* Dataset extract
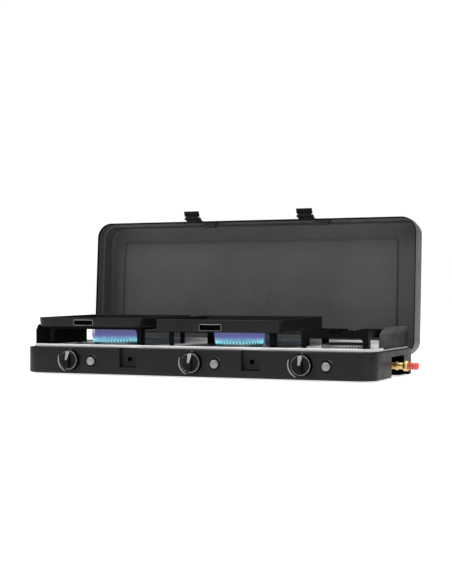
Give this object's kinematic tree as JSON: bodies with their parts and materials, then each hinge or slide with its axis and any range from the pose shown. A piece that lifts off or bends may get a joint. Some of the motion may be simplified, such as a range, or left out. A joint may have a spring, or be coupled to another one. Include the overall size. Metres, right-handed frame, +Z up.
{
  "type": "camping stove",
  "caption": "Low three-burner camping gas stove with a tilting lid, two griddle plates, pot stand, wind shields, knobs, igniter buttons, front latches and a side gas inlet.",
  "frame": {"origin": "centre of the base pan's flat underside", "axes": "+X to the user's right along the long side, +Y to the back where the lid is hinged, +Z up"},
  "size_m": [0.793, 0.3939, 0.3459],
  "materials": {
    "base_paint": "matt powder coat",
    "deck_steel": "satin stainless steel",
    "foot_rubber": "matt",
    "burner_alloy": "cast",
    "cast_iron": "matt enamelled",
    "brass": "machined",
    "zinc_steel": "zinc plated",
    "black_plastic": "moulded, satin",
    "button_grey": "satin grey",
    "ceramic": "glazed",
    "wire_insulation": "silicone sleeve",
    "copper": "drawn copper tube",
    "red_plastic": "soft translucent",
    "plate_coating": "non-stick coated cast aluminium",
    "shield_paint": "matt powder coat",
    "lid_paint": "matt powder coat"
  },
  "bodies": {
    "base": {"base_pan": "base_paint", "burner_body_center": "burner_alloy", "burner_body_left": "burner_alloy", "burner_body_right": "burner_alloy", "burner_cap_center": "cast_iron", "burner_cap_left": "cast_iron", "burner_cap_right": "cast_iron", "burner_feed_pipe_center": "zinc_steel", "burner_feed_pipe_left": "zinc_steel", "burner_feed_pipe_right": "zinc_steel", "deck_tray": "deck_steel", "electrode_center": "ceramic", "electrode_left": "ceramic", "electrode_right": "ceramic", "foot_front_left": "foot_rubber", "foot_front_right": "foot_rubber", "foot_rear_left": "foot_rubber", "foot_rear_right": "foot_rubber", "gas_rail": "zinc_steel", "hinge_pin_left": "zinc_steel", "hinge_pin_right": "zinc_steel", "hinge_post_left": "zinc_steel", "hinge_post_right": "zinc_steel", "igniter_body_center": "black_plastic", "igniter_body_left": "black_plastic", "igniter_body_right": "black_plastic", "igniter_lead_center": "wire_insulation", "igniter_lead_left": "wire_insulation", "igniter_lead_right": "wire_insulation", "inlet_fitting": "brass", "inlet_nut": "brass", "inlet_pipe": "copper", "tap_body_center": "brass", "tap_body_left": "brass", "tap_body_right": "brass"},
    "lid": {"lid_shell": "lid_paint", "hinge_leaf_left": "zinc_steel", "hinge_leaf_right": "zinc_steel", "latch_bracket_left": "black_plastic", "latch_bracket_right": "black_plastic"},
    "latch_left": {"latch_left": "black_plastic"},
    "latch_right": {"latch_right": "black_plastic"},
    "dust_cap": {"dust_cap": "red_plastic"},
    "wind_shield_left": {"wind_shield_left": "shield_paint"},
    "wind_shield_right": {"wind_shield_right": "shield_paint"},
    "griddle_plate_left": {"griddle_plate_left": "plate_coating"},
    "griddle_plate_center": {"griddle_plate_center": "plate_coating"},
    "spindle_left": {"tap_spindle_left": "zinc_steel"},
    "knob_left": {"knob_left": "black_plastic"},
    "igniter_button_left": {"igniter_button_left": "button_grey"},
    "pot_stand_left": {"pot_stand_left": "cast_iron"},
    "spindle_center": {"tap_spindle_center": "zinc_steel"},
    "knob_center": {"knob_center": "black_plastic"},
    "igniter_button_center": {"igniter_button_center": "button_grey"},
    "pot_stand_center": {"pot_stand_center": "cast_iron"},
    "spindle_right": {"tap_spindle_right": "zinc_steel"},
    "knob_right": {"knob_right": "black_plastic"},
    "igniter_button_right": {"igniter_button_right": "button_grey"},
    "pot_stand_right": {"pot_stand_right": "cast_iron"}
  },
  "joints": [
    {"name": "lid_hinge", "type": "hinge", "parent": "base", "child": "lid", "pos_m": [0, 0.1405, 0.0465], "axis": [1, 0, 0], "range_deg": [0, 93.7]},
    {"name": "latch_left_pivot", "type": "hinge", "parent": "lid", "child": "latch_left", "pos_m": [-0.1315, 0.1581, 0.32645], "axis": [1, 0, 0], "range_deg": [-59, 61]},
    {"name": "latch_right_pivot", "type": "hinge", "parent": "lid", "child": "latch_right", "pos_m": [0.1315, 0.1581, 0.32645], "axis": [1, 0, 0], "range_deg": [-59, 61]},
    {"name": "knob_left_turn", "type": "hinge", "parent": "base", "child": "spindle_left", "pos_m": [-0.263, -0.145, 0.0275], "axis": [0, -1, 0], "range_deg": [0, 180]},
    {"name": "knob_left_push", "type": "slide", "parent": "spindle_left", "child": "knob_left", "axis": [0, 1, 0], "range_m": [0, 0.003], "stiffness_N_per_m": 900},
    {"name": "igniter_left_push", "type": "slide", "parent": "base", "child": "igniter_button_left", "axis": [0, 1, 0], "range_m": [0, 0.003], "stiffness_N_per_m": 700},
    {"name": "knob_center_turn", "type": "hinge", "parent": "base", "child": "spindle_center", "pos_m": [0.009, -0.145, 0.0275], "axis": [0, -1, 0], "range_deg": [0, 180]},
    {"name": "knob_center_push", "type": "slide", "parent": "spindle_center", "child": "knob_center", "axis": [0, 1, 0], "range_m": [0, 0.003], "stiffness_N_per_m": 900},
    {"name": "igniter_center_push", "type": "slide", "parent": "base", "child": "igniter_button_center", "axis": [0, 1, 0], "range_m": [0, 0.003], "stiffness_N_per_m": 700},
    {"name": "knob_right_turn", "type": "hinge", "parent": "base", "child": "spindle_right", "pos_m": [0.236, -0.145, 0.0275], "axis": [0, -1, 0], "range_deg": [0, 180]},
    {"name": "knob_right_push", "type": "slide", "parent": "spindle_right", "child": "knob_right", "axis": [0, 1, 0], "range_m": [0, 0.003], "stiffness_N_per_m": 900},
    {"name": "igniter_right_push", "type": "slide", "parent": "base", "child": "igniter_button_right", "axis": [0, 1, 0], "range_m": [0, 0.003], "stiffness_N_per_m": 700},
    {"name": "pot_stand_left_seat", "type": "slide", "parent": "base", "child": "pot_stand_left", "axis": [0, 0, -1], "range_m": [-0.05, 0]},
    {"name": "pot_stand_center_seat", "type": "slide", "parent": "base", "child": "pot_stand_center", "axis": [0, 0, -1], "range_m": [-0.05, 0]},
    {"name": "pot_stand_right_seat", "type": "slide", "parent": "base", "child": "pot_stand_right", "axis": [0, 0, -1], "range_m": [-0.05, 0]},
    {"name": "griddle_plate_left_seat", "type": "slide", "parent": "pot_stand_left", "child": "griddle_plate_left", "axis": [0, 0, -1], "range_m": [-0.12, 0]},
    {"name": "griddle_plate_center_seat", "type": "slide", "parent": "pot_stand_center", "child": "griddle_plate_center", "axis": [0, 0, -1], "range_m": [-0.12, 0]},
    {"name": "wind_shield_left_seat", "type": "slide", "parent": "base", "child": "wind_shield_left", "axis": [0, 0, -1], "range_m": [-0.06, 0]},
    {"name": "wind_shield_right_seat", "type": "slide", "parent": "base", "child": "wind_shield_right", "axis": [0, 0, -1], "range_m": [-0.06, 0]},
    {"name": "dust_cap_pull", "type": "slide", "parent": "base", "child": "dust_cap", "axis": [1, 0, 0], "range_m": [0, 0.03]}
  ]
}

* Brief
Copy out the whole listing, exactly as written.

* Output below
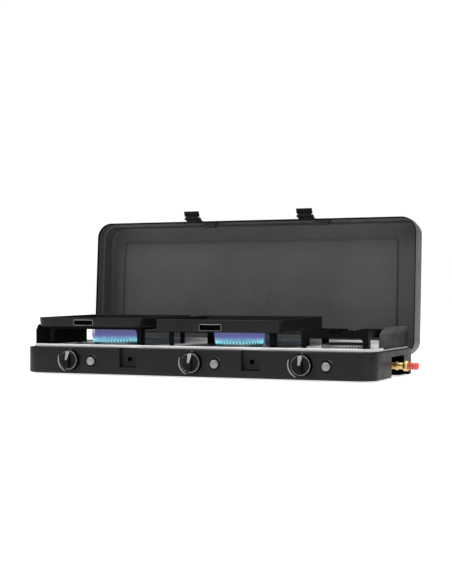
Give this object's kinematic tree as JSON: bodies with their parts and materials, then each hinge or slide with its axis and any range from the pose shown. A piece that lifts off or bends may get a joint. Some of the motion may be simplified, such as a range, or left out. A joint may have a spring, or be coupled to another one. Include the overall size. Metres, right-handed frame, +Z up.
{
  "type": "camping stove",
  "caption": "Low three-burner camping gas stove with a tilting lid, two griddle plates, pot stand, wind shields, knobs, igniter buttons, front latches and a side gas inlet.",
  "frame": {"origin": "centre of the base pan's flat underside", "axes": "+X to the user's right along the long side, +Y to the back where the lid is hinged, +Z up"},
  "size_m": [0.793, 0.3939, 0.3459],
  "materials": {
    "base_paint": "matt powder coat",
    "deck_steel": "satin stainless steel",
    "foot_rubber": "matt",
    "burner_alloy": "cast",
    "cast_iron": "matt enamelled",
    "brass": "machined",
    "zinc_steel": "zinc plated",
    "black_plastic": "moulded, satin",
    "button_grey": "satin grey",
    "ceramic": "glazed",
    "wire_insulation": "silicone sleeve",
    "copper": "drawn copper tube",
    "red_plastic": "soft translucent",
    "plate_coating": "non-stick coated cast aluminium",
    "shield_paint": "matt powder coat",
    "lid_paint": "matt powder coat"
  },
  "bodies": {
    "base": {"base_pan": "base_paint", "burner_body_center": "burner_alloy", "burner_body_left": "burner_alloy", "burner_body_right": "burner_alloy", "burner_cap_center": "cast_iron", "burner_cap_left": "cast_iron", "burner_cap_right": "cast_iron", "burner_feed_pipe_center": "zinc_steel", "burner_feed_pipe_left": "zinc_steel", "burner_feed_pipe_right": "zinc_steel", "deck_tray": "deck_steel", "electrode_center": "ceramic", "electrode_left": "ceramic", "electrode_right": "ceramic", "foot_front_left": "foot_rubber", "foot_front_right": "foot_rubber", "foot_rear_left": "foot_rubber", "foot_rear_right": "foot_rubber", "gas_rail": "zinc_steel", "hinge_pin_left": "zinc_steel", "hinge_pin_right": "zinc_steel", "hinge_post_left": "zinc_steel", "hinge_post_right": "zinc_steel", "igniter_body_center": "black_plastic", "igniter_body_left": "black_plastic", "igniter_body_right": "black_plastic", "igniter_lead_center": "wire_insulation", "igniter_lead_left": "wire_insulation", "igniter_lead_right": "wire_insulation", "inlet_fitting": "brass", "inlet_nut": "brass", "inlet_pipe": "copper", "tap_body_center": "brass", "tap_body_left": "brass", "tap_body_right": "brass"},
    "lid": {"lid_shell": "lid_paint", "hinge_leaf_left": "zinc_steel", "hinge_leaf_right": "zinc_steel", "latch_bracket_left": "black_plastic", "latch_bracket_right": "black_plastic"},
    "latch_left": {"latch_left": "black_plastic"},
    "latch_right": {"latch_right": "black_plastic"},
    "dust_cap": {"dust_cap": "red_plastic"},
    "wind_shield_left": {"wind_shield_left": "shield_paint"},
    "wind_shield_right": {"wind_shield_right": "shield_paint"},
    "griddle_plate_left": {"griddle_plate_left": "plate_coating"},
    "griddle_plate_center": {"griddle_plate_center": "plate_coating"},
    "spindle_left": {"tap_spindle_left": "zinc_steel"},
    "knob_left": {"knob_left": "black_plastic"},
    "igniter_button_left": {"igniter_button_left": "button_grey"},
    "pot_stand_left": {"pot_stand_left": "cast_iron"},
    "spindle_center": {"tap_spindle_center": "zinc_steel"},
    "knob_center": {"knob_center": "black_plastic"},
    "igniter_button_center": {"igniter_button_center": "button_grey"},
    "pot_stand_center": {"pot_stand_center": "cast_iron"},
    "spindle_right": {"tap_spindle_right": "zinc_steel"},
    "knob_right": {"knob_right": "black_plastic"},
    "igniter_button_right": {"igniter_button_right": "button_grey"},
    "pot_stand_right": {"pot_stand_right": "cast_iron"}
  },
  "joints": [
    {"name": "lid_hinge", "type": "hinge", "parent": "base", "child": "lid", "pos_m": [0, 0.1405, 0.0465], "axis": [1, 0, 0], "range_deg": [0, 93.7]},
    {"name": "latch_left_pivot", "type": "hinge", "parent": "lid", "child": "latch_left", "pos_m": [-0.1315, 0.1581, 0.32645], "axis": [1, 0, 0], "range_deg": [-59, 61]},
    {"name": "latch_right_pivot", "type": "hinge", "parent": "lid", "child": "latch_right", "pos_m": [0.1315, 0.1581, 0.32645], "axis": [1, 0, 0], "range_deg": [-59, 61]},
    {"name": "knob_left_turn", "type": "hinge", "parent": "base", "child": "spindle_left", "pos_m": [-0.263, -0.145, 0.0275], "axis": [0, -1, 0], "range_deg": [0, 180]},
    {"name": "knob_left_push", "type": "slide", "parent": "spindle_left", "child": "knob_left", "axis": [0, 1, 0], "range_m": [0, 0.003], "stiffness_N_per_m": 900},
    {"name": "igniter_left_push", "type": "slide", "parent": "base", "child": "igniter_button_left", "axis": [0, 1, 0], "range_m": [0, 0.003], "stiffness_N_per_m": 700},
    {"name": "knob_center_turn", "type": "hinge", "parent": "base", "child": "spindle_center", "pos_m": [0.009, -0.145, 0.0275], "axis": [0, -1, 0], "range_deg": [0, 180]},
    {"name": "knob_center_push", "type": "slide", "parent": "spindle_center", "child": "knob_center", "axis": [0, 1, 0], "range_m": [0, 0.003], "stiffness_N_per_m": 900},
    {"name": "igniter_center_push", "type": "slide", "parent": "base", "child": "igniter_button_center", "axis": [0, 1, 0], "range_m": [0, 0.003], "stiffness_N_per_m": 700},
    {"name": "knob_right_turn", "type": "hinge", "parent": "base", "child": "spindle_right", "pos_m": [0.236, -0.145, 0.0275], "axis": [0, -1, 0], "range_deg": [0, 180]},
    {"name": "knob_right_push", "type": "slide", "parent": "spindle_right", "child": "knob_right", "axis": [0, 1, 0], "range_m": [0, 0.003], "stiffness_N_per_m": 900},
    {"name": "igniter_right_push", "type": "slide", "parent": "base", "child": "igniter_button_right", "axis": [0, 1, 0], "range_m": [0, 0.003], "stiffness_N_per_m": 700},
    {"name": "pot_stand_left_seat", "type": "slide", "parent": "base", "child": "pot_stand_left", "axis": [0, 0, -1], "range_m": [-0.05, 0]},
    {"name": "pot_stand_center_seat", "type": "slide", "parent": "base", "child": "pot_stand_center", "axis": [0, 0, -1], "range_m": [-0.05, 0]},
    {"name": "pot_stand_right_seat", "type": "slide", "parent": "base", "child": "pot_stand_right", "axis": [0, 0, -1], "range_m": [-0.05, 0]},
    {"name": "griddle_plate_left_seat", "type": "slide", "parent": "pot_stand_left", "child": "griddle_plate_left", "axis": [0, 0, -1], "range_m": [-0.12, 0]},
    {"name": "griddle_plate_center_seat", "type": "slide", "parent": "pot_stand_center", "child": "griddle_plate_center", "axis": [0, 0, -1], "range_m": [-0.12, 0]},
    {"name": "wind_shield_left_seat", "type": "slide", "parent": "base", "child": "wind_shield_left", "axis": [0, 0, -1], "range_m": [-0.06, 0]},
    {"name": "wind_shield_right_seat", "type": "slide", "parent": "base", "child": "wind_shield_right", "axis": [0, 0, -1], "range_m": [-0.06, 0]},
    {"name": "dust_cap_pull", "type": "slide", "parent": "base", "child": "dust_cap", "axis": [1, 0, 0], "range_m": [0, 0.03]}
  ]
}